Rows from a 3D modeling dataset
__________
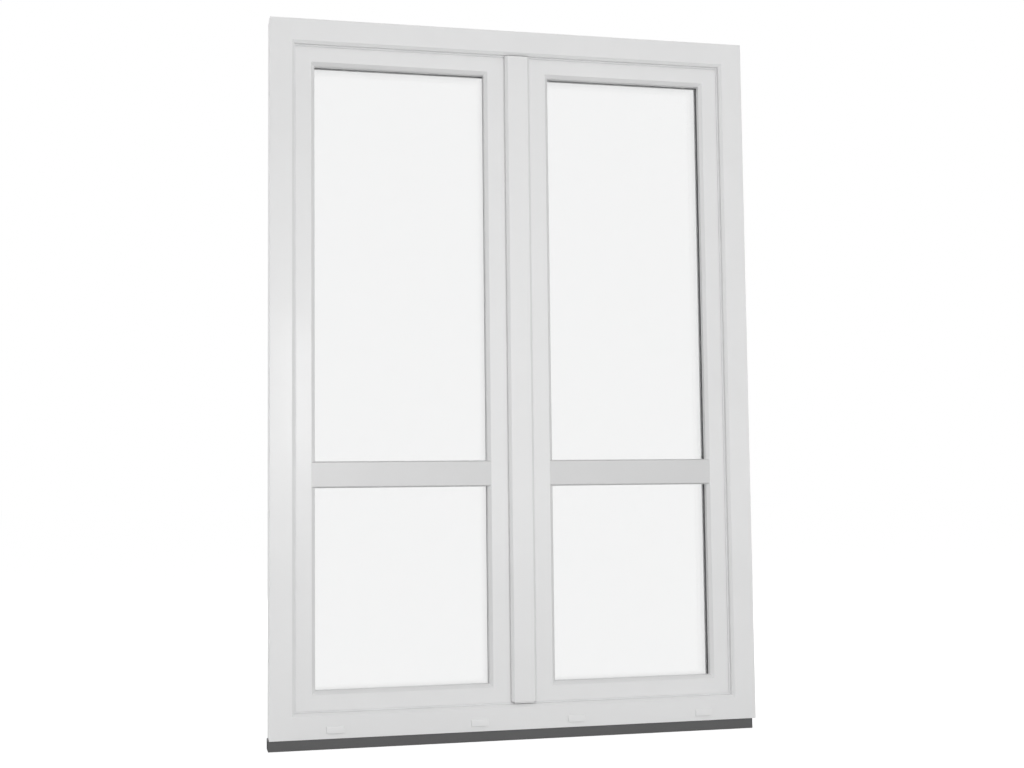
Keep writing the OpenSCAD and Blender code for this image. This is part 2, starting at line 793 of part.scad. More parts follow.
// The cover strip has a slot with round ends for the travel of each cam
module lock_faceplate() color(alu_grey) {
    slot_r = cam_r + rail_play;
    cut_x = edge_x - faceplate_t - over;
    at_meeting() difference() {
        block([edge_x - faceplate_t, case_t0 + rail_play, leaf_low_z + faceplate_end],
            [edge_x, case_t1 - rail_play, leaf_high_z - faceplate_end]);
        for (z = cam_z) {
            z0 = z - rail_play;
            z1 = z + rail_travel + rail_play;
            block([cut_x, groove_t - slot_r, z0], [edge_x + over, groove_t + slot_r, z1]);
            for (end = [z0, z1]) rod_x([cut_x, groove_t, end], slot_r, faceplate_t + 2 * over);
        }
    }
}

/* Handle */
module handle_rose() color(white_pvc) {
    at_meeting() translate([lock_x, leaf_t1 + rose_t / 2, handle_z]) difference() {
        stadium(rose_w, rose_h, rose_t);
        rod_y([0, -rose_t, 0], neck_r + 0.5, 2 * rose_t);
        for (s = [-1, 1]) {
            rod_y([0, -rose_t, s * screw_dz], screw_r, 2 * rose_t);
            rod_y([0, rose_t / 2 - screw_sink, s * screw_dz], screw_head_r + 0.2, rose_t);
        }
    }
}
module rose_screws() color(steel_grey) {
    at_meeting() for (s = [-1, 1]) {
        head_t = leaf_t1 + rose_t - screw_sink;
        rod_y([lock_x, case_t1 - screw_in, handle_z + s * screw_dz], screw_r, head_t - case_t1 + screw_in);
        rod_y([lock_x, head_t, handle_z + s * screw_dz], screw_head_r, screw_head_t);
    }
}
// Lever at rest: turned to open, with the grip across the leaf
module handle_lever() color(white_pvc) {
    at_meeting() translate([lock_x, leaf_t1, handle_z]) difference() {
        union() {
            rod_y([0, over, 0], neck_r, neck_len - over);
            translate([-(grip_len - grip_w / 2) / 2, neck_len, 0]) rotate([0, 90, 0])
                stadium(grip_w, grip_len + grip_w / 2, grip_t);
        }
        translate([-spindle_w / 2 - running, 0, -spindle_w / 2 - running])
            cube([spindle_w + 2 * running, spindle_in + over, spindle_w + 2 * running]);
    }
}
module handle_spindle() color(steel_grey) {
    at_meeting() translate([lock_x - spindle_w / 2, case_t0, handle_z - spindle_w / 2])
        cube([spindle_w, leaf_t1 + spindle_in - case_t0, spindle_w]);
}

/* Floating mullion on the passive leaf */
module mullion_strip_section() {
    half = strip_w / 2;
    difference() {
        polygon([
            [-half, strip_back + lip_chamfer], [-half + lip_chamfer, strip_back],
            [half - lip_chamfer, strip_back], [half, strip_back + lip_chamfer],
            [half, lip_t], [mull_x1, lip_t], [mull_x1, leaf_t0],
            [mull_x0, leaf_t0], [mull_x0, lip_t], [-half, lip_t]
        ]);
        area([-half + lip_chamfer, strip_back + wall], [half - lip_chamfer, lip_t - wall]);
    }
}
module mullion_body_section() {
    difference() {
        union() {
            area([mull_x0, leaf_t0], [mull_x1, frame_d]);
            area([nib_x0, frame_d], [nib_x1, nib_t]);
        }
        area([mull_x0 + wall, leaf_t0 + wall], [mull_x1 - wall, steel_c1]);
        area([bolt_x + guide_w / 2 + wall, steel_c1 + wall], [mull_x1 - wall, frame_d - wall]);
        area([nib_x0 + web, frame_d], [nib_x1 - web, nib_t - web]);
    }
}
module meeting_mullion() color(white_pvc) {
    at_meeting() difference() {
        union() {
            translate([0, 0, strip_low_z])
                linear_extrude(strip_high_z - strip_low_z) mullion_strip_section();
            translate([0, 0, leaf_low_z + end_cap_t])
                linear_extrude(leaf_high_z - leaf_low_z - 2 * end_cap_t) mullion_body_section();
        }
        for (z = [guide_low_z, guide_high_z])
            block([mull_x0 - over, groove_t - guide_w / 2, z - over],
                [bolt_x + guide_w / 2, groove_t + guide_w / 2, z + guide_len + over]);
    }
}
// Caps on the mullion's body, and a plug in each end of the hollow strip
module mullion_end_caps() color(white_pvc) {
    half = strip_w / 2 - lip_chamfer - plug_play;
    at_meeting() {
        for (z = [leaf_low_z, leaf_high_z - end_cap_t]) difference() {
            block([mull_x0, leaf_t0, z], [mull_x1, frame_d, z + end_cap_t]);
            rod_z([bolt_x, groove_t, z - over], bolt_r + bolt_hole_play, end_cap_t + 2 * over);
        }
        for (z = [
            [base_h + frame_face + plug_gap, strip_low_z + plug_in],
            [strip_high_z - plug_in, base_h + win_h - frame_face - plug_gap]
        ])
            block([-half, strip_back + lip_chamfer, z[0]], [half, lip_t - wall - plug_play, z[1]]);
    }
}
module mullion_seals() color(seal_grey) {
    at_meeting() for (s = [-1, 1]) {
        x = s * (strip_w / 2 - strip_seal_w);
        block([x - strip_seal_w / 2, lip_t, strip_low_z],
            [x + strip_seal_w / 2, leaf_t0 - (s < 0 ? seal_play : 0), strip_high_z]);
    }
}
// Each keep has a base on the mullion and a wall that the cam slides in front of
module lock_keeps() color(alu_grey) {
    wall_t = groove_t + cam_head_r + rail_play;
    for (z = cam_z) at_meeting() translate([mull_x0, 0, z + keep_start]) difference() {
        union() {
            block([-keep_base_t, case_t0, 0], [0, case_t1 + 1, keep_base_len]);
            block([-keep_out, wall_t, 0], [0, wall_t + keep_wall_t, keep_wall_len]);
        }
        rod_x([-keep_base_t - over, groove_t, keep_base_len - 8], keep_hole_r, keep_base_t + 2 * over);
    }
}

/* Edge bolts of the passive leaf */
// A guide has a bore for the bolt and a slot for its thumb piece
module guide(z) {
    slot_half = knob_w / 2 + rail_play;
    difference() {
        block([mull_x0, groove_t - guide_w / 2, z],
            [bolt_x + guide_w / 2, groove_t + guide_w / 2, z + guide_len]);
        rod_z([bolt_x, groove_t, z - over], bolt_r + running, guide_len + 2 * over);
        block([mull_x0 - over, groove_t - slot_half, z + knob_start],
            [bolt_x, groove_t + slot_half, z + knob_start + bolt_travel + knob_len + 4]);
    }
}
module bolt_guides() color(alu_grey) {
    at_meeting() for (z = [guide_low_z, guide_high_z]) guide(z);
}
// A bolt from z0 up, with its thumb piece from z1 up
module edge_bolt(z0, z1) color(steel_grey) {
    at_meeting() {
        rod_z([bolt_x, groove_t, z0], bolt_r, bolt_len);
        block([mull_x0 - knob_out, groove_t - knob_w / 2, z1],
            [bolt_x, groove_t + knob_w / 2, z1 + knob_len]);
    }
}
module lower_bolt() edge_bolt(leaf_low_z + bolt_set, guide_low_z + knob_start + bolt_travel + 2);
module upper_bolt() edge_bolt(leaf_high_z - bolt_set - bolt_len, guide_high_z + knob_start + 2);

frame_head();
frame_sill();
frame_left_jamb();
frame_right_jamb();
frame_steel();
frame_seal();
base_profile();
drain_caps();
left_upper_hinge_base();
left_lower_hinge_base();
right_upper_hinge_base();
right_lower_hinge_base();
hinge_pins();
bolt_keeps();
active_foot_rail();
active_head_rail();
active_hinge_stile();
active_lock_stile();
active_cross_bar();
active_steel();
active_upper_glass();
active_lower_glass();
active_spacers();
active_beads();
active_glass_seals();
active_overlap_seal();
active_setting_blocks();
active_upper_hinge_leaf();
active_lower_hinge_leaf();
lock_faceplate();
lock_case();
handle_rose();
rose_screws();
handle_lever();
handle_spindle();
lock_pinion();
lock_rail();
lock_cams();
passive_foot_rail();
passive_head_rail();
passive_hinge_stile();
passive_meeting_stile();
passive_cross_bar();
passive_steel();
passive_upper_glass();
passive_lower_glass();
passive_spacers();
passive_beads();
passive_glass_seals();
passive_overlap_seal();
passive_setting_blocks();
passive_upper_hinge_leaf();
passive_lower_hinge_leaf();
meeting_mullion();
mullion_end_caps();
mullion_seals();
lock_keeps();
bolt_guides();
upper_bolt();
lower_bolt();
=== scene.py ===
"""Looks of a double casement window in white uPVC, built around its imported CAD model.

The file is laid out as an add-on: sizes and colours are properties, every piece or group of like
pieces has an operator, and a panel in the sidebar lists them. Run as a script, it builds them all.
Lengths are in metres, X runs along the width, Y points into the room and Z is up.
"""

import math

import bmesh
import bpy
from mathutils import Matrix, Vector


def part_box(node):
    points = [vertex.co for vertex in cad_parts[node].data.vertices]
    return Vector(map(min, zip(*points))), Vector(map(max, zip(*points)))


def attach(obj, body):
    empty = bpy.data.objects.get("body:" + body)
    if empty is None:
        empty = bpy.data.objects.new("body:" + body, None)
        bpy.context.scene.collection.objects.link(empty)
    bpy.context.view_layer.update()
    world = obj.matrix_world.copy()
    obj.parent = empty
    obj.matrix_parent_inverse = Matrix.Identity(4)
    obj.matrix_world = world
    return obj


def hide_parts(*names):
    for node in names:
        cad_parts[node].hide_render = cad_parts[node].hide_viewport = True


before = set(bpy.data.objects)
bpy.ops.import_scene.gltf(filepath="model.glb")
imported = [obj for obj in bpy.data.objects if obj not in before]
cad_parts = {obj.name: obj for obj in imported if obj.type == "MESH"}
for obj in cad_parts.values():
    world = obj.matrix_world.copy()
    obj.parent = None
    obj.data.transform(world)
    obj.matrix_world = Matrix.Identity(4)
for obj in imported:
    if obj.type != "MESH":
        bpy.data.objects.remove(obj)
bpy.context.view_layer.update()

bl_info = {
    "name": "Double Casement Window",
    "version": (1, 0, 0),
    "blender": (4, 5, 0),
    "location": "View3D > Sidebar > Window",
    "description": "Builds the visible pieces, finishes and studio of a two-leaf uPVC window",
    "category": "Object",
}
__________
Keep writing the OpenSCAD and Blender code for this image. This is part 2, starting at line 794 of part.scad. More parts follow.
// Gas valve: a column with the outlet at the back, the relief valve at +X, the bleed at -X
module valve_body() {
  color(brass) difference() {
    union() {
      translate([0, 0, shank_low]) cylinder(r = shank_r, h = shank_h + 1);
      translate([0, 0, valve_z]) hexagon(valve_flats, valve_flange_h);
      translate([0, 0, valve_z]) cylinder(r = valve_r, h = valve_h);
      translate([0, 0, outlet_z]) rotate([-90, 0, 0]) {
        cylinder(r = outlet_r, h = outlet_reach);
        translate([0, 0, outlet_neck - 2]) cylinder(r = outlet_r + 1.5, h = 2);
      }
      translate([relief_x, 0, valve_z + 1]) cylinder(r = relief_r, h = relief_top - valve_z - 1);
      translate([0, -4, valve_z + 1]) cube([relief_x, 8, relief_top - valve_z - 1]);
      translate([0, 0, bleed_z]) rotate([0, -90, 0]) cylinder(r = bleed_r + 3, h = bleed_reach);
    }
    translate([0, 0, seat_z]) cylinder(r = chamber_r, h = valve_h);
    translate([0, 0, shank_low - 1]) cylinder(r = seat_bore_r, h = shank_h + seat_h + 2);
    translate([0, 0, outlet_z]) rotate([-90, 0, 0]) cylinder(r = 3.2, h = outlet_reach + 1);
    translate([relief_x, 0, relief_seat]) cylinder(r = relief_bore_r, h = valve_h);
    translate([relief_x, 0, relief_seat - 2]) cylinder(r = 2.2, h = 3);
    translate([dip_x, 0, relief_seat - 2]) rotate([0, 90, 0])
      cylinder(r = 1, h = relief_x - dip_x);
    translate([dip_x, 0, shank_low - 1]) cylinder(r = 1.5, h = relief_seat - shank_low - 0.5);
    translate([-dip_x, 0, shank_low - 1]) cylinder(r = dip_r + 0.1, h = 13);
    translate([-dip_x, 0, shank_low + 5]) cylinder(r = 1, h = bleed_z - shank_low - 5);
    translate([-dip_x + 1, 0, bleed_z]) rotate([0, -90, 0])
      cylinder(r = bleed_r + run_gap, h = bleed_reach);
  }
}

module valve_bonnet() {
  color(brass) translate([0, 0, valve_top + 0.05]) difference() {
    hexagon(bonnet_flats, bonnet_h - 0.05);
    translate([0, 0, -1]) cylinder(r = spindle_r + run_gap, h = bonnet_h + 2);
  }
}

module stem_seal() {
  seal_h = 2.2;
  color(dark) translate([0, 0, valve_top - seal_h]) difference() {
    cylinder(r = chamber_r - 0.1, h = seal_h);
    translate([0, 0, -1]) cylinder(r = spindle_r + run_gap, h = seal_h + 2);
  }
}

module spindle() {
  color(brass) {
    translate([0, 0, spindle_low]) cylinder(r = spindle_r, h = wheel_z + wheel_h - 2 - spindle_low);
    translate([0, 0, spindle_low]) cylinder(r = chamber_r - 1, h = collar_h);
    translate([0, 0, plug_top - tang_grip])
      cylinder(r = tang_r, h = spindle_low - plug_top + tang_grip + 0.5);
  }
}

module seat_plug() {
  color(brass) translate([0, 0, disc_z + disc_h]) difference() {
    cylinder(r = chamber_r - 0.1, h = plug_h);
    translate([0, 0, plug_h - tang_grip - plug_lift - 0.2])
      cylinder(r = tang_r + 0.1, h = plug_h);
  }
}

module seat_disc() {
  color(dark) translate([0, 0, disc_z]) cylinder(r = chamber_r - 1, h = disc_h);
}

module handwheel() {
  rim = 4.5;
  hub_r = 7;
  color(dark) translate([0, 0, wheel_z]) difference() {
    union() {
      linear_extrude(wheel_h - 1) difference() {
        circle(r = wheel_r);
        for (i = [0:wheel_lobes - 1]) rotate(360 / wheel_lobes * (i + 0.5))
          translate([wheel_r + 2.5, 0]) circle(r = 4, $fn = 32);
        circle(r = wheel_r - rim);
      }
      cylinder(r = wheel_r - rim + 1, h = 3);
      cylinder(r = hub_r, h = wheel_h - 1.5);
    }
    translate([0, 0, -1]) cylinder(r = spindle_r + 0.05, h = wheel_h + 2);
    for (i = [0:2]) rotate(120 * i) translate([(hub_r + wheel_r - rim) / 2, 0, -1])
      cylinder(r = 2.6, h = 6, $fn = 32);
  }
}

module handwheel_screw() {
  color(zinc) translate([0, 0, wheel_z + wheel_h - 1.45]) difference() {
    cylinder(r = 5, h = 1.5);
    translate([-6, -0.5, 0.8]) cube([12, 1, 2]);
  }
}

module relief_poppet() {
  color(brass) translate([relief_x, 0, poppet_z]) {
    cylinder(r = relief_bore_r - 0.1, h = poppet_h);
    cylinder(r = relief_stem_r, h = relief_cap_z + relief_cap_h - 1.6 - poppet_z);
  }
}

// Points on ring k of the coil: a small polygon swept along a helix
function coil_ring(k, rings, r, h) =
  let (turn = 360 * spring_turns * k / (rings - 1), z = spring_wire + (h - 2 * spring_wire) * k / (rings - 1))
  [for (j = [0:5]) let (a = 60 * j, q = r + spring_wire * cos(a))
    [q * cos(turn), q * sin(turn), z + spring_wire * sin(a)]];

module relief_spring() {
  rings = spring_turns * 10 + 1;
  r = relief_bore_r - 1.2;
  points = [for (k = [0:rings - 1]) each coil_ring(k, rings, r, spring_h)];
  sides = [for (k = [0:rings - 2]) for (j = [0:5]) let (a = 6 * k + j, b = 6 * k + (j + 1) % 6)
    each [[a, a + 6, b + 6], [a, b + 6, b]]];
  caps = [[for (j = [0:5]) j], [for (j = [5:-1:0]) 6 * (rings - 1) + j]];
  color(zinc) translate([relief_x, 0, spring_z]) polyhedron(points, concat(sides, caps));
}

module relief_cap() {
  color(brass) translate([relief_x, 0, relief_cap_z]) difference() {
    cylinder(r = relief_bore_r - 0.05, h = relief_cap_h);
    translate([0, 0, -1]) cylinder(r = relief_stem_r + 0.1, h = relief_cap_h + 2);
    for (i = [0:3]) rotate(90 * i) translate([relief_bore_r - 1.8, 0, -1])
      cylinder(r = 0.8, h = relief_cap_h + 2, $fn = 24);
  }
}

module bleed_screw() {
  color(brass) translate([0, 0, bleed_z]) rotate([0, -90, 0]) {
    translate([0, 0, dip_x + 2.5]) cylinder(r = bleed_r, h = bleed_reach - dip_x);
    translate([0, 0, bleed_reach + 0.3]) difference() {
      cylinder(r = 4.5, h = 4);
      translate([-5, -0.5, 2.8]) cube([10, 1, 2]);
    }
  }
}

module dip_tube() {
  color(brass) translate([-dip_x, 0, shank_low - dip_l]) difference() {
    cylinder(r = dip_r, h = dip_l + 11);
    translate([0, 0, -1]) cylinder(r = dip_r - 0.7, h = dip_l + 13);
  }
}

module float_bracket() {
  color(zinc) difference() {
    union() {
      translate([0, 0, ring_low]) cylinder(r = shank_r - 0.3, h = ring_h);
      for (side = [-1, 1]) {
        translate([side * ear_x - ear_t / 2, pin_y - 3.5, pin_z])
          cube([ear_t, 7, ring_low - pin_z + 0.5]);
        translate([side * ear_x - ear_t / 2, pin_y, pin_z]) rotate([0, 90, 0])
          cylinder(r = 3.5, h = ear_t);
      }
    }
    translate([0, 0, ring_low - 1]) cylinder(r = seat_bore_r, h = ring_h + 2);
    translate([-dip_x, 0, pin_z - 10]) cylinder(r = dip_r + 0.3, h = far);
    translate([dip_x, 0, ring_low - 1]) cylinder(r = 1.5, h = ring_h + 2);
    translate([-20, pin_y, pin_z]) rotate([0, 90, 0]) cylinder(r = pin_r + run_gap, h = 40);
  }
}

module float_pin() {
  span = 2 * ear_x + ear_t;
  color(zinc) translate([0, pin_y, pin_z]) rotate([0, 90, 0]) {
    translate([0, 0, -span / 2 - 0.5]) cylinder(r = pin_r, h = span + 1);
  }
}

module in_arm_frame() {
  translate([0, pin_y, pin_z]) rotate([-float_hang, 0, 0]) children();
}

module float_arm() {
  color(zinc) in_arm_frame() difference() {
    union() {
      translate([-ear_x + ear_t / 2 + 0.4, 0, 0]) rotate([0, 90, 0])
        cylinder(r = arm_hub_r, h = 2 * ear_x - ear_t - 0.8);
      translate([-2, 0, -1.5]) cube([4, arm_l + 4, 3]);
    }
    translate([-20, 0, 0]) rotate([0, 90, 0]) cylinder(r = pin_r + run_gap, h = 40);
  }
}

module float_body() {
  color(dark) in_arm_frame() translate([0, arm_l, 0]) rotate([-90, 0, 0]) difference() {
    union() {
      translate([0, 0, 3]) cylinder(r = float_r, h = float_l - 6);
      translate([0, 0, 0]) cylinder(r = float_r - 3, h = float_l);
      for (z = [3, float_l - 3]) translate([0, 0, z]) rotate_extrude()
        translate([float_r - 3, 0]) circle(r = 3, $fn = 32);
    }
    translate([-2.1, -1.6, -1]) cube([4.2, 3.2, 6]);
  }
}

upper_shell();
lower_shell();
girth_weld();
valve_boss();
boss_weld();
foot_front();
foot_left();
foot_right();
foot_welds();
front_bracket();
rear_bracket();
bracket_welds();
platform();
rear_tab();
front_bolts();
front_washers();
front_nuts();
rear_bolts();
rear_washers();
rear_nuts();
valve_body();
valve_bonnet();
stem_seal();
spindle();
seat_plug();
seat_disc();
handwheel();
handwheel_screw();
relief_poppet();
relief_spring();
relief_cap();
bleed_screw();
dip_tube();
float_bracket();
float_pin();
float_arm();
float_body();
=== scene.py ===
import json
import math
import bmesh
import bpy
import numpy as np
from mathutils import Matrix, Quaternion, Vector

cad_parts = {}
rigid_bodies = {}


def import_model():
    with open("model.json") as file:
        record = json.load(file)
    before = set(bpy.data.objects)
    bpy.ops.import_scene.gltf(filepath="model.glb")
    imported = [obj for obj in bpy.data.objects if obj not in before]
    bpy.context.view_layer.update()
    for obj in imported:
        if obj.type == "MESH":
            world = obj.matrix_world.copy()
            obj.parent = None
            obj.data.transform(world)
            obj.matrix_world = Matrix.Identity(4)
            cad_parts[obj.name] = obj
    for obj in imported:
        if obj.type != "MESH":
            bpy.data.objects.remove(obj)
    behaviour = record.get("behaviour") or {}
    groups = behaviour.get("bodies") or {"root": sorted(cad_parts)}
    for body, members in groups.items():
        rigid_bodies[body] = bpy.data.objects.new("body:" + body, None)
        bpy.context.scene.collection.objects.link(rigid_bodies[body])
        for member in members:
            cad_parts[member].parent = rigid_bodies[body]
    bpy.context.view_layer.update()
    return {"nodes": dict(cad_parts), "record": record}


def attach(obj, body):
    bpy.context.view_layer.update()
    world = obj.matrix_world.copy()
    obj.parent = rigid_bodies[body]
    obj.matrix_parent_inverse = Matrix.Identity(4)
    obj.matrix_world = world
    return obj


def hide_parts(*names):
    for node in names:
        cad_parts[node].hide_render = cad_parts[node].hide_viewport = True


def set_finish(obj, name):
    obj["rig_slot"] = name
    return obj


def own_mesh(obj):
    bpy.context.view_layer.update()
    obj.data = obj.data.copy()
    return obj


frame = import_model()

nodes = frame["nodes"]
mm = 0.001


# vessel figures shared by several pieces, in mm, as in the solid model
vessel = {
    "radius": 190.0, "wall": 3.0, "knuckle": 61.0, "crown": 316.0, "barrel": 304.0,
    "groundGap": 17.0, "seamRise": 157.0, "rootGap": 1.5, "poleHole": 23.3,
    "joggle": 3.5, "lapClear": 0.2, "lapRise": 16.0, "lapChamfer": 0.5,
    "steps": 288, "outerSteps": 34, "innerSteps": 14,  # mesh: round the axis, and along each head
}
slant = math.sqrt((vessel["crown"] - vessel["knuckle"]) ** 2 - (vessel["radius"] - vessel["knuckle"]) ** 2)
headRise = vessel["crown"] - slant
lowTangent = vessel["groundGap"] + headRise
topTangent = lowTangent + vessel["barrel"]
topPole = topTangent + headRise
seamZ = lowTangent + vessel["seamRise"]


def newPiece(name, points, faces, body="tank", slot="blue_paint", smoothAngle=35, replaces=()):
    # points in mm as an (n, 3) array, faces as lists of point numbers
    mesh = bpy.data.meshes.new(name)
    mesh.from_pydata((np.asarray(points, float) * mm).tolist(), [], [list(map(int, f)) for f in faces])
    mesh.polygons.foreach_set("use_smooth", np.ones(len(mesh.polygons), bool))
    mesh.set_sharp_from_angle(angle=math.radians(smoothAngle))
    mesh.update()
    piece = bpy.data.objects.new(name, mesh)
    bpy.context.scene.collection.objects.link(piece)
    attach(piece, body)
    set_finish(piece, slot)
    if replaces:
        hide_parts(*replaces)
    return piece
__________
> [Exercise brief] Which lines hold the word "code"? Show each one.

> [Final result]
Keep writing the OpenSCAD and Blender code for this image. This is part 2, starting at line 793 of part.scad. More parts follow.
Keep writing the OpenSCAD and Blender code for this image. This is part 2, starting at line 794 of part.scad. More parts follow.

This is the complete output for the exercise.